What is an overlay classification or Tarehu?
A Tarehu recognises the cultural, spiritual and historical values of a site or area on Crown-owned land. It gives Te Roroa input in the management of an area or site but does not override existing classifications or protections. It is the same concept as a Tōpuni in the Ngāi Tahu settlement, or a Kirihipi in the Te Uri o Hau settlement.
What are Statutory Acknowledgements and Deeds of Recognition?
Statutory Acknowledgments acknowledge areas or sites with which claimant groups have a special relationship, and will be recognised in any proceedings under the Resource Management Act. This provision aims to avoid past problems with land development for roading and other purposes when areas of significance to Māori were cleared or excavated without either permission or consultation.

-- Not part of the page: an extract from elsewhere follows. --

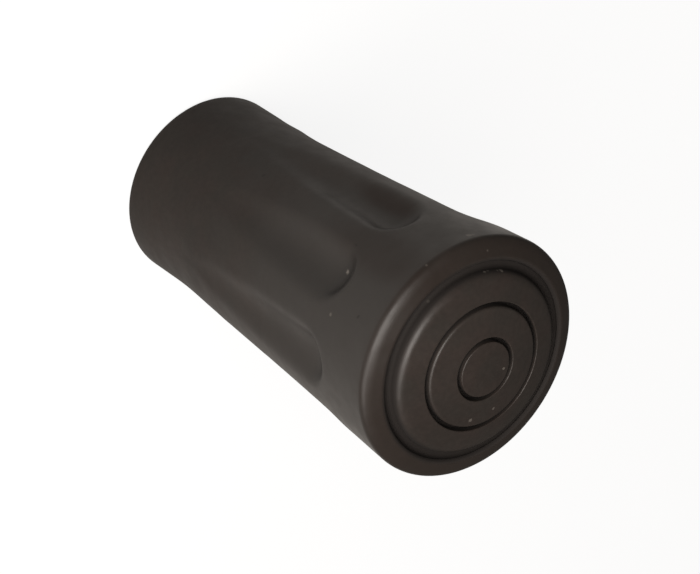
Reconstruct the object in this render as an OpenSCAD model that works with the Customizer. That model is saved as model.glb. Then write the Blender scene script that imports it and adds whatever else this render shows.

It is not a specific property right.
Deeds of Recognition set out an agreement between the administering Crown body (the Minister of Conservation) and a claimant group in recognition of their special association with a site as stated in a Statutory Acknowledgement, and specify the nature of their input into the management of the site.
Are any place names changed?
Six place names will be corrected or recognised.
Are any National Parks affected by the settlement?
No.
What happens to memorials on private titles?
The settlement will remove the legislative restrictions (memorials) placed on the title of Crown properties and some former Crown properties now in private ownership.
Does the settlement create any special rights for Te Roroa?
No new rights are being created. Provisions in relation to conservation, such as Statutory Acknowledgements, give practical effect to existing provisions of both the Resource Management Act and the Conservation Act that provide for Māori participation in conservation and planning matters.
Does Te Roroa have the right to come back and make further claims about the behaviour of the Crown in the 19th and 20th centuries?
No. Both parties agree that the Deed of Settlement is fair in the circumstances and will be a final settlement for all Te Roroa’s historical or pre-1992 claims. The settlement legislation, once passed, will prevent Te Roroa from re-litigating the claims before the Waitangi Tribunal or the courts.
The settlement package will still allow Te Roroa or members of Te Roroa to pursue claims against the Crown for acts or omissions after 21 September 1992, including claims based on the continued existence of aboriginal title or customary rights. The Crown also retains the right to dispute such claims or the existence of such title rights.
Who benefits from the settlement?
All members of Te Roroa, wherever they may now live.